§ **What this task involves**: In the records below, find the line containing "# ---- the pair" and the line containing "for node in"; please repeat exactly the lines from one to the other, both included, and nothing more.

§ **Exercise materials**:
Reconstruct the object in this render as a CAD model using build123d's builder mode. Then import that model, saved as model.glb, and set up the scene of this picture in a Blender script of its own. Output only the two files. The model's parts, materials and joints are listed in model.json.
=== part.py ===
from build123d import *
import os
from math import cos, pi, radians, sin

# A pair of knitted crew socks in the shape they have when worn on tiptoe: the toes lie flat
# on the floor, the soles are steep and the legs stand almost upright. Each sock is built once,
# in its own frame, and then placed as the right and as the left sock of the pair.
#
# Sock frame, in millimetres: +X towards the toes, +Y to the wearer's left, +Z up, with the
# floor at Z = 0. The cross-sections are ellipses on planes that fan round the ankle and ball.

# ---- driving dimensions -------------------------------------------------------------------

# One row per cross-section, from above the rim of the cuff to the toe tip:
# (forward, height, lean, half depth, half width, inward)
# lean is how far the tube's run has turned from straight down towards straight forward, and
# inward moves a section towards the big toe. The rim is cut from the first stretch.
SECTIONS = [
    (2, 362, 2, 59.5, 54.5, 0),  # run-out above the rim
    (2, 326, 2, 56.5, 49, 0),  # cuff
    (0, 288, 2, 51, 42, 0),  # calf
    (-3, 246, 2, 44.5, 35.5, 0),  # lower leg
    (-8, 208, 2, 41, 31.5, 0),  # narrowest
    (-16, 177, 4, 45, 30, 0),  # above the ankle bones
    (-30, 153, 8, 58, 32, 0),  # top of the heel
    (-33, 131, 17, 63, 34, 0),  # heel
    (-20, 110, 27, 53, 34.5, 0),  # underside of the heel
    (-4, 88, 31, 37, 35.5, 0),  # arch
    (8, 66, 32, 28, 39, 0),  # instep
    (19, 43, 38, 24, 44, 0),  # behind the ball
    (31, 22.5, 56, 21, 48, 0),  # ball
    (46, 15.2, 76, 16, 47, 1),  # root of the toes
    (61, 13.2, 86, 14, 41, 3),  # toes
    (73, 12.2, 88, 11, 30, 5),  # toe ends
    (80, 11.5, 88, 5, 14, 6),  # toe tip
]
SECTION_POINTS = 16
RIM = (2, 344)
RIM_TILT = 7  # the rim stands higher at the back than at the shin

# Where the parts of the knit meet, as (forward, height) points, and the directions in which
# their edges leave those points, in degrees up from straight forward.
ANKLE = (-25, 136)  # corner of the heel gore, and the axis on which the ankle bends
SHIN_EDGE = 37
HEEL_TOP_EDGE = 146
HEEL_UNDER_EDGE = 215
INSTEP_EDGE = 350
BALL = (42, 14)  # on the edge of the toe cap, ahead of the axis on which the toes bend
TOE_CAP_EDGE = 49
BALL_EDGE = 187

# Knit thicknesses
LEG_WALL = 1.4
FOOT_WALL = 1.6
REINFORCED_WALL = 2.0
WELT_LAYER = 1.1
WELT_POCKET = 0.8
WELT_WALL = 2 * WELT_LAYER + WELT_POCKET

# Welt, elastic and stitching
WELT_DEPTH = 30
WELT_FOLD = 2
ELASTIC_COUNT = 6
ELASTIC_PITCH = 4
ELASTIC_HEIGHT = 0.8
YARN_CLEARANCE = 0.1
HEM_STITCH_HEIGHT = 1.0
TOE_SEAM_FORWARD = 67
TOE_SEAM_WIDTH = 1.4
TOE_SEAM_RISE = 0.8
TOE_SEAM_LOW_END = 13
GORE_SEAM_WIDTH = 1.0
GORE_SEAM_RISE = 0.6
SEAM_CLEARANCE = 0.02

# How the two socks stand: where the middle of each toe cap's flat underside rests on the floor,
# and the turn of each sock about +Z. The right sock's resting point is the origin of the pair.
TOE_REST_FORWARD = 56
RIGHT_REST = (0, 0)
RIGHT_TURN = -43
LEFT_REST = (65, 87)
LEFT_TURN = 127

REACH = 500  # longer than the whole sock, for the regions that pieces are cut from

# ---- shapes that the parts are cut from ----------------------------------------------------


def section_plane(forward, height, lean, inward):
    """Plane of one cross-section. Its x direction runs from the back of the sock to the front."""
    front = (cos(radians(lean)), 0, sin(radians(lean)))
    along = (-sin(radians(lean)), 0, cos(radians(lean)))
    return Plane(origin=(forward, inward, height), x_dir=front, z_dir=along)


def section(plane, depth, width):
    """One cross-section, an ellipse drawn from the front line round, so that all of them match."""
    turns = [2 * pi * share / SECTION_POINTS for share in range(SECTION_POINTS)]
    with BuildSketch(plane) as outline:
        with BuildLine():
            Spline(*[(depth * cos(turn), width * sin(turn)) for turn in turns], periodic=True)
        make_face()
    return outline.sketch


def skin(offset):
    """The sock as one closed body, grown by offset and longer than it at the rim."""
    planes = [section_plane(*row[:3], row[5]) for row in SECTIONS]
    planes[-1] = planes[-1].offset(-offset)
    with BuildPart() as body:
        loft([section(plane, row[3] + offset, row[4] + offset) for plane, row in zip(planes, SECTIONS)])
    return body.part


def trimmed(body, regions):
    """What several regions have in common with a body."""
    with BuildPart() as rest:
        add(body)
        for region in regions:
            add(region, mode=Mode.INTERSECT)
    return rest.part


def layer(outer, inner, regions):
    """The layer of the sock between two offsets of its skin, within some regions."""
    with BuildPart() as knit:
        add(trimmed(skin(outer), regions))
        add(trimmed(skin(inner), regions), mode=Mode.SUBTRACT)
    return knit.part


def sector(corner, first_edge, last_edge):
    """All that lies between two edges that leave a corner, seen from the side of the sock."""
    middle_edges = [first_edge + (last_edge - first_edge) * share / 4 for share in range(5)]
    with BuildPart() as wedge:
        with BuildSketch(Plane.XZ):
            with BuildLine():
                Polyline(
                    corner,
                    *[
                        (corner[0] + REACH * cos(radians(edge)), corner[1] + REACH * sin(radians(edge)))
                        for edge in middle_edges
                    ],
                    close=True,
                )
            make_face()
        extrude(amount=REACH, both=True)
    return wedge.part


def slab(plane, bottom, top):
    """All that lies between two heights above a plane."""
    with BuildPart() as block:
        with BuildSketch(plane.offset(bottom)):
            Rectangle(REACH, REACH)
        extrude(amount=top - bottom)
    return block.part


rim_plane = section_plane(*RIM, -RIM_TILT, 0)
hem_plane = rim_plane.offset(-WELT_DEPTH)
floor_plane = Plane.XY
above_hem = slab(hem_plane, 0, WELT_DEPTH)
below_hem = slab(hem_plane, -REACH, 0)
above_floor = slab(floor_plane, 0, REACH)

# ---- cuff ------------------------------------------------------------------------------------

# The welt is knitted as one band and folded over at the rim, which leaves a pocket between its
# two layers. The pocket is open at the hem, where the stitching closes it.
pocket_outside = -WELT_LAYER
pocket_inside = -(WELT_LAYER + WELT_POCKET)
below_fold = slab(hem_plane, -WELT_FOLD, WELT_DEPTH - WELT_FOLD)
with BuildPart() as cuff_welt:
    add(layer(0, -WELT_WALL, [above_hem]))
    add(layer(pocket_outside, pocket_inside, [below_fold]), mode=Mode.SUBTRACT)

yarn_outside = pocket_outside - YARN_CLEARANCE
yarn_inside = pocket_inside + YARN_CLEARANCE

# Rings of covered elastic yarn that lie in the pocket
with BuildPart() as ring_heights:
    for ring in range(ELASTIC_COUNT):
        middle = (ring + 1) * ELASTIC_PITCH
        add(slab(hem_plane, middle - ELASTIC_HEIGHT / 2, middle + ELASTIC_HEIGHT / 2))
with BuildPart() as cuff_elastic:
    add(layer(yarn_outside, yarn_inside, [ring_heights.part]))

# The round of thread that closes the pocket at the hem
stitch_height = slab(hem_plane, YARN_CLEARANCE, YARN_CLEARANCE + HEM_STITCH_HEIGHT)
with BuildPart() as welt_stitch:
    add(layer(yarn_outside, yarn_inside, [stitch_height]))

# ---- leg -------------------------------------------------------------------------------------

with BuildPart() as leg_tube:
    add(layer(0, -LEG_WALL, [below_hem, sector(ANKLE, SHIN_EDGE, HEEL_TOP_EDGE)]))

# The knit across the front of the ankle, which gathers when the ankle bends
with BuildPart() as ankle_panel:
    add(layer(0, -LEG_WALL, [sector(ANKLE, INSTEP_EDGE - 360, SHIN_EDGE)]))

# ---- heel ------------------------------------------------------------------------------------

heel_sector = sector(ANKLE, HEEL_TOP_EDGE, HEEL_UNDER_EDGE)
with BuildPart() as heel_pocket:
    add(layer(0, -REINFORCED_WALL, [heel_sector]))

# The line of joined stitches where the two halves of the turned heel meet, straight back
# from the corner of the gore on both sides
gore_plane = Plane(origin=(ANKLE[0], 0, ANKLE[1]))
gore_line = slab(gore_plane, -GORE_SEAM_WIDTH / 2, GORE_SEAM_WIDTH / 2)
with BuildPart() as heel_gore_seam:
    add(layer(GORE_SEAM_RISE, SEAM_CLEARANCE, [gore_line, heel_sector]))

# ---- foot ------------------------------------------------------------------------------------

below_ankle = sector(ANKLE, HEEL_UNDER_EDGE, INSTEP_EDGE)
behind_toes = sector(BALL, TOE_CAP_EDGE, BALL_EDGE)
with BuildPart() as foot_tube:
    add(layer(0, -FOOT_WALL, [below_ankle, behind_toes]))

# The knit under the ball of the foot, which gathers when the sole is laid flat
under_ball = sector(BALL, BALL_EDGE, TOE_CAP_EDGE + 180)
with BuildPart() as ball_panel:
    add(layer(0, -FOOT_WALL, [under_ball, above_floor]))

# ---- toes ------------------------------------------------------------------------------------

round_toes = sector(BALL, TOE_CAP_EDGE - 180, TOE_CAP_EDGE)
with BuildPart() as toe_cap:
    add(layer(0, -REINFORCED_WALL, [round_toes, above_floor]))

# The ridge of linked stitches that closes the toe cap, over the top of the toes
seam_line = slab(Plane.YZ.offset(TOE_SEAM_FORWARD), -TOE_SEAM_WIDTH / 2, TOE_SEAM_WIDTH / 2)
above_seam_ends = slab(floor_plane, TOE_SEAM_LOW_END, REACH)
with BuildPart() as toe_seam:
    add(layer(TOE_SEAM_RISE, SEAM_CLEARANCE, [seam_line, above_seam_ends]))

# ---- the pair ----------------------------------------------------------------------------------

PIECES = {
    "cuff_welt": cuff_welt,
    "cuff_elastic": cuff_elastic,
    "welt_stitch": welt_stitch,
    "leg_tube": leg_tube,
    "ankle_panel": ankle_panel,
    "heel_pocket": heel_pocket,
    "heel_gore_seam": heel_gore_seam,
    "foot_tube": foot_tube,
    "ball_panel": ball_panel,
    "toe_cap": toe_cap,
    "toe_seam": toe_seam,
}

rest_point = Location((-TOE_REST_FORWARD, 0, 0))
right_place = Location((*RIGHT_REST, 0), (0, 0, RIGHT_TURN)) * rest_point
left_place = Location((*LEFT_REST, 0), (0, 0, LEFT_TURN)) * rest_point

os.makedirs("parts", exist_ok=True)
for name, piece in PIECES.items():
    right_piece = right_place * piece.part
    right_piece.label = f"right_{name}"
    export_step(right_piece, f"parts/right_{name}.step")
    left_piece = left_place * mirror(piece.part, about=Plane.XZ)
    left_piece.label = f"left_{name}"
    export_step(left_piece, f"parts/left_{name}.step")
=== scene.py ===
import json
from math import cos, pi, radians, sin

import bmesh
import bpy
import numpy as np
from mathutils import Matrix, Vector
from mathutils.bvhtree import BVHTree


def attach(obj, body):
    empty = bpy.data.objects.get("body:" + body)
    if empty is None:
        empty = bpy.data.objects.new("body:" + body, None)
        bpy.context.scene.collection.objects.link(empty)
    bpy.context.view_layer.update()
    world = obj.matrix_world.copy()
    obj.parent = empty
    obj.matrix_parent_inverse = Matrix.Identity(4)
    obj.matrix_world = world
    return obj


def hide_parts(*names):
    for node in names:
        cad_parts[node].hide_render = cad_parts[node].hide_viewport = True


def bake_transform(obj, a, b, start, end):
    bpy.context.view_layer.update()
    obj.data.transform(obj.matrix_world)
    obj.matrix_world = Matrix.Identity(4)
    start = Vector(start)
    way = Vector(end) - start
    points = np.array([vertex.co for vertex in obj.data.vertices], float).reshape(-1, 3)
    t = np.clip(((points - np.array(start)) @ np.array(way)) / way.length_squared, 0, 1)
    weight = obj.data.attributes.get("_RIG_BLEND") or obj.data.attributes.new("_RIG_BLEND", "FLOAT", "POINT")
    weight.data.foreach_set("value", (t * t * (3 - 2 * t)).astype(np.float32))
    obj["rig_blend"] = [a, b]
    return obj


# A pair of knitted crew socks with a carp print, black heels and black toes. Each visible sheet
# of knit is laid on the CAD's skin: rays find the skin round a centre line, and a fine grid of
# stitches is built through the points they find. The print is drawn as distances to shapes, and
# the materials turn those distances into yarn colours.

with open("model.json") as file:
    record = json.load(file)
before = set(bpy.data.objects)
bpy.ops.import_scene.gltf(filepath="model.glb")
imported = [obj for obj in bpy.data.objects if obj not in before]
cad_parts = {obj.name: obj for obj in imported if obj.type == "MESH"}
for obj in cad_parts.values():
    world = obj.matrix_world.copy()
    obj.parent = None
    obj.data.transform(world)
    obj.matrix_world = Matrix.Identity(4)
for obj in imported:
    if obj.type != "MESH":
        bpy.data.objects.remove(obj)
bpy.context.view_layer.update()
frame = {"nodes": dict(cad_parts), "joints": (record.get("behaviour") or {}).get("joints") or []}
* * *
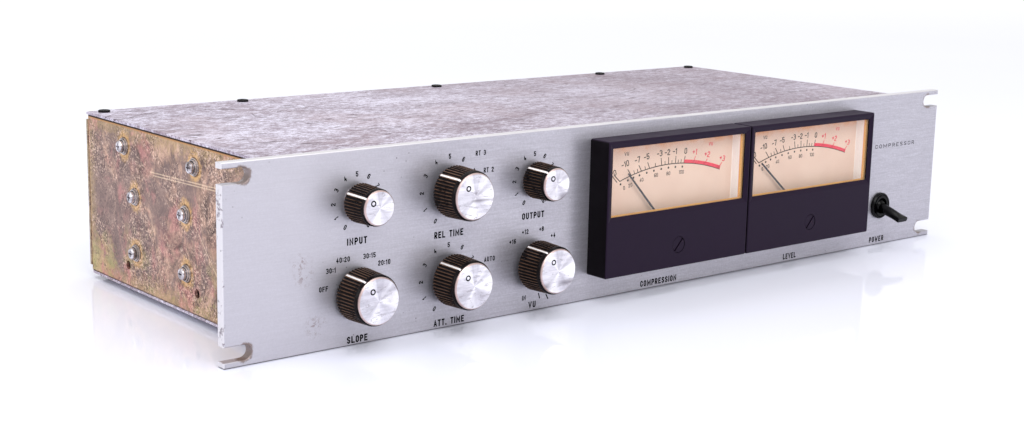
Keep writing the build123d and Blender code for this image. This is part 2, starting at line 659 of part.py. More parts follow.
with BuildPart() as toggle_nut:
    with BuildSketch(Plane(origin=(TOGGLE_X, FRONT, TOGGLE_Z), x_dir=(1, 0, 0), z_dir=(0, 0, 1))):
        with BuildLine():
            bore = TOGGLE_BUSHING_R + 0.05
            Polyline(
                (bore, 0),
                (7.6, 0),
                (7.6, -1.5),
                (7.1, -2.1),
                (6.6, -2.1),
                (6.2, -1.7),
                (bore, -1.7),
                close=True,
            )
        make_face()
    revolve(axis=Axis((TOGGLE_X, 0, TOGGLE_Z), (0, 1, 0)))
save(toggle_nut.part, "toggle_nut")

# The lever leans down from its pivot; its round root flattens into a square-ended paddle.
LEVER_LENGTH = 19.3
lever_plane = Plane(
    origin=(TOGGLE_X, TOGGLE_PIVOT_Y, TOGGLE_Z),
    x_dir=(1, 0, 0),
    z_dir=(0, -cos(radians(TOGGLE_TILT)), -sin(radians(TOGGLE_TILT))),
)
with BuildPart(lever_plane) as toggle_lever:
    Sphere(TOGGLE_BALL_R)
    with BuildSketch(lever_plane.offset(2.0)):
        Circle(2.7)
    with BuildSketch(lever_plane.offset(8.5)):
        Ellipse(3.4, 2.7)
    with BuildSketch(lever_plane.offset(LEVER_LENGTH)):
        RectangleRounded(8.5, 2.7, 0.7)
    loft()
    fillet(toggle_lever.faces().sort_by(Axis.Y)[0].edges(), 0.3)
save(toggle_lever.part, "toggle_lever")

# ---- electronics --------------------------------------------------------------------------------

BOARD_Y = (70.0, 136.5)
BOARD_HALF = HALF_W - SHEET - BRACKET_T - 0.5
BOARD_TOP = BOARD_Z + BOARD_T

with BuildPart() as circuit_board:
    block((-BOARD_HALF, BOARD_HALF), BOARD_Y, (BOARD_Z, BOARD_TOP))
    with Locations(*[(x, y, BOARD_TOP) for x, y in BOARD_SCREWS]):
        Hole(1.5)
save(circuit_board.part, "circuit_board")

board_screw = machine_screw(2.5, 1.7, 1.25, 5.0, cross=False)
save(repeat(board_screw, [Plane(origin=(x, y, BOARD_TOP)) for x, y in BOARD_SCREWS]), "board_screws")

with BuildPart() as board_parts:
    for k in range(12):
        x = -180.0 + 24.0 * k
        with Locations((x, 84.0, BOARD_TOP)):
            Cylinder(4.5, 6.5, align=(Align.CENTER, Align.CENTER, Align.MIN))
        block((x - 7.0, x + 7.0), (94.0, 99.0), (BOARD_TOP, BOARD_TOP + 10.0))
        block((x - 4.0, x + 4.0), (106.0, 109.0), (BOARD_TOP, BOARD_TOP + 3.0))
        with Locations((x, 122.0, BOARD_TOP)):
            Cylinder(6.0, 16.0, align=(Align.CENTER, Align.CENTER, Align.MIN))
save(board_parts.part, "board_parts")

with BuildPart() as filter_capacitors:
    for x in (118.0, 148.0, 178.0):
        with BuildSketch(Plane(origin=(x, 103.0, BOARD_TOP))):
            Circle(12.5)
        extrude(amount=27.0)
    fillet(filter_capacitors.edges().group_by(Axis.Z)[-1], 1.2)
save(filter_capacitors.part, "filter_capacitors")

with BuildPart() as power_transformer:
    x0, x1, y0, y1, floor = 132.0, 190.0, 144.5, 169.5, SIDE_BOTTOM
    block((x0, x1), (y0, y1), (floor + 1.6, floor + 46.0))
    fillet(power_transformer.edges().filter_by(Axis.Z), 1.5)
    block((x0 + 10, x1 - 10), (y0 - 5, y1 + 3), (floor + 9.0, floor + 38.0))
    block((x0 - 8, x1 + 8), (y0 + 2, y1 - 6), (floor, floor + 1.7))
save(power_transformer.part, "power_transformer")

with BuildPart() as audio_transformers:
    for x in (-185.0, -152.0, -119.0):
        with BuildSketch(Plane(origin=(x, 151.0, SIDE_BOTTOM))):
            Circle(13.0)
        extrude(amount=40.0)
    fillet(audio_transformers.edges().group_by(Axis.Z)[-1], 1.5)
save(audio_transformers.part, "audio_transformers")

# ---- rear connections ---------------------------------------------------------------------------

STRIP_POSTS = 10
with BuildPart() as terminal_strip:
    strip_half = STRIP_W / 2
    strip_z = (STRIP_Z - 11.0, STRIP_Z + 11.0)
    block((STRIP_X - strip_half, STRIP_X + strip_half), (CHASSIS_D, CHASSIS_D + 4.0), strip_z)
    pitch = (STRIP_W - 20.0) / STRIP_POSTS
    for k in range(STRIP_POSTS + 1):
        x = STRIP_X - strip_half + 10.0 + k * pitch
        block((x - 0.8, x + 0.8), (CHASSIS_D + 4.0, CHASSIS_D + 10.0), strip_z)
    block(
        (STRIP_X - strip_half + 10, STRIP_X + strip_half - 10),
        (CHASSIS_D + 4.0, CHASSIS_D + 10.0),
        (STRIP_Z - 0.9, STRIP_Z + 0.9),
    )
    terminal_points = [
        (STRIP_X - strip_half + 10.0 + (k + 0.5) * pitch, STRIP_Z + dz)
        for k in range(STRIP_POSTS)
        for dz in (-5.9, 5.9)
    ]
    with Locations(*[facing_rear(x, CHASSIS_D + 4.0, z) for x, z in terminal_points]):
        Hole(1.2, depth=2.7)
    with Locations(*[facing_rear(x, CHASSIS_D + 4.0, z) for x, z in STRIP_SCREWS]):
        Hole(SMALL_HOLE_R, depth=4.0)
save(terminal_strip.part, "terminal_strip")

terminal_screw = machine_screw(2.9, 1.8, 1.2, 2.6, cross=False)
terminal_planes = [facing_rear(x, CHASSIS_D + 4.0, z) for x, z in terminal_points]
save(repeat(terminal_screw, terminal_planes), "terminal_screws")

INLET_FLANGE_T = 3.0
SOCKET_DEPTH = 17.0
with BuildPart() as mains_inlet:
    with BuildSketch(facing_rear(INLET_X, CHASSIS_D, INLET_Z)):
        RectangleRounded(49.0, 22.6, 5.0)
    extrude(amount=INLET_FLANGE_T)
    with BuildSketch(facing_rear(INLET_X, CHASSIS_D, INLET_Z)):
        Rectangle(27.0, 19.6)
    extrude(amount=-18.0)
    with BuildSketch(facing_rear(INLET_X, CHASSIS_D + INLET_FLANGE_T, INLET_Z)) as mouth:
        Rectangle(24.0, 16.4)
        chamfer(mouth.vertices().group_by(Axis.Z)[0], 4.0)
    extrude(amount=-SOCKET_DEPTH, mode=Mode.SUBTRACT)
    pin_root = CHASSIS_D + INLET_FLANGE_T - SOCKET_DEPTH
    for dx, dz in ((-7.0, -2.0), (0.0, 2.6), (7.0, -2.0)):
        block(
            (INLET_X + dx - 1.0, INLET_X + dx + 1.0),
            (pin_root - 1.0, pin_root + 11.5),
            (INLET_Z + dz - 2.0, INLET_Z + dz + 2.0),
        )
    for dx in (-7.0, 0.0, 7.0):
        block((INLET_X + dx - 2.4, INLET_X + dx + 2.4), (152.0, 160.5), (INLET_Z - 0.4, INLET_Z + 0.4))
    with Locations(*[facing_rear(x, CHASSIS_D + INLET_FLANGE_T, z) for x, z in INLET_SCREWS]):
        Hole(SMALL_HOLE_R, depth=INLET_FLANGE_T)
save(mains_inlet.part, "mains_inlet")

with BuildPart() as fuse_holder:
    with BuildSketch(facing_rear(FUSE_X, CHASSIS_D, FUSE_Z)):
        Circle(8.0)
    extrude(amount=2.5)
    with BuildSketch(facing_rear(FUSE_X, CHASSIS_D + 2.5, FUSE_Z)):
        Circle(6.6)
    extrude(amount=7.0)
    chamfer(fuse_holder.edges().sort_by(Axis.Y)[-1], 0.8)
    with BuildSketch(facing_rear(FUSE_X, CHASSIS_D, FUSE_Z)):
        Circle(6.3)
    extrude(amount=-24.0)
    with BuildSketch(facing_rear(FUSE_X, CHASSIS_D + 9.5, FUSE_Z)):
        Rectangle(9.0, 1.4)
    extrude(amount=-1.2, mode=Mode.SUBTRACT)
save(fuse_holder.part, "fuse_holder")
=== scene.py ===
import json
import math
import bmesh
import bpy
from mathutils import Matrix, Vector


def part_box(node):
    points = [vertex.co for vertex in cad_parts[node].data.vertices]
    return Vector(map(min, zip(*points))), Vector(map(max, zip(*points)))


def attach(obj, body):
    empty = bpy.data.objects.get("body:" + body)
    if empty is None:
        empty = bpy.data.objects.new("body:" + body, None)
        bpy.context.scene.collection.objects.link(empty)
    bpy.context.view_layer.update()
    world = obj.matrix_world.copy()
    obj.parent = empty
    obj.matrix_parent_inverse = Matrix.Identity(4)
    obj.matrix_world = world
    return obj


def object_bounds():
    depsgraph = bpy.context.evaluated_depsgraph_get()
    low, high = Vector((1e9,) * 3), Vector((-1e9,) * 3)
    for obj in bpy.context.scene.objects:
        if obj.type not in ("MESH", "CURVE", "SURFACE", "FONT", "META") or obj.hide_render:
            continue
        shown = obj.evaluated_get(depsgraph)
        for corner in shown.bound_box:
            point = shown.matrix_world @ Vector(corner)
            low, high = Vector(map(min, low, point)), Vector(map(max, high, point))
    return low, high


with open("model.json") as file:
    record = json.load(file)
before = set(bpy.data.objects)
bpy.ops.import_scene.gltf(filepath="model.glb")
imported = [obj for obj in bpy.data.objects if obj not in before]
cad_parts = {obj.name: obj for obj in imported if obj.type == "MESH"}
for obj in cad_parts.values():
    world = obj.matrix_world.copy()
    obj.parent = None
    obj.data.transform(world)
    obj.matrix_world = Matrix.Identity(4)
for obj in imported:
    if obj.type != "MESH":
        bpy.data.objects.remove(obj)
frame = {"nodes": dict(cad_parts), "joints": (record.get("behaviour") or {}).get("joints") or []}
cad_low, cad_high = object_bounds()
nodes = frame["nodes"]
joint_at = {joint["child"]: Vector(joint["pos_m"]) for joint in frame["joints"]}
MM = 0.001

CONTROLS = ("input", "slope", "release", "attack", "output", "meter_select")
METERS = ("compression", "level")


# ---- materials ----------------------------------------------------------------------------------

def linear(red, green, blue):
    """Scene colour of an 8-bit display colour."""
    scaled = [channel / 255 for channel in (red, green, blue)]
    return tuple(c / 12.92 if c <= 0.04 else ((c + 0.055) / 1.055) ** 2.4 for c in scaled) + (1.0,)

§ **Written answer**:
# ---- the pair ----------------------------------------------------------------------------------

PIECES = {
    "cuff_welt": cuff_welt,
    "cuff_elastic": cuff_elastic,
    "welt_stitch": welt_stitch,
    "leg_tube": leg_tube,
    "ankle_panel": ankle_panel,
    "heel_pocket": heel_pocket,
    "heel_gore_seam": heel_gore_seam,
    "foot_tube": foot_tube,
    "ball_panel": ball_panel,
    "toe_cap": toe_cap,
    "toe_seam": toe_seam,
}

rest_point = Location((-TOE_REST_FORWARD, 0, 0))
right_place = Location((*RIGHT_REST, 0), (0, 0, RIGHT_TURN)) * rest_point
left_place = Location((*LEFT_REST, 0), (0, 0, LEFT_TURN)) * rest_point

os.makedirs("parts", exist_ok=True)
for name, piece in PIECES.items():
    right_piece = right_place * piece.part
    right_piece.label = f"right_{name}"
    export_step(right_piece, f"parts/right_{name}.step")
    left_piece = left_place * mirror(piece.part, about=Plane.XZ)
    left_piece.label = f"left_{name}"
    export_step(left_piece, f"parts/left_{name}.step")
=== scene.py ===
import json
from math import cos, pi, radians, sin

import bmesh
import bpy
import numpy as np
from mathutils import Matrix, Vector
from mathutils.bvhtree import BVHTree


def attach(obj, body):
    empty = bpy.data.objects.get("body:" + body)
    if empty is None:
        empty = bpy.data.objects.new("body:" + body, None)
        bpy.context.scene.collection.objects.link(empty)
    bpy.context.view_layer.update()
    world = obj.matrix_world.copy()
    obj.parent = empty
    obj.matrix_parent_inverse = Matrix.Identity(4)
    obj.matrix_world = world
    return obj


def hide_parts(*names):
    for node in names:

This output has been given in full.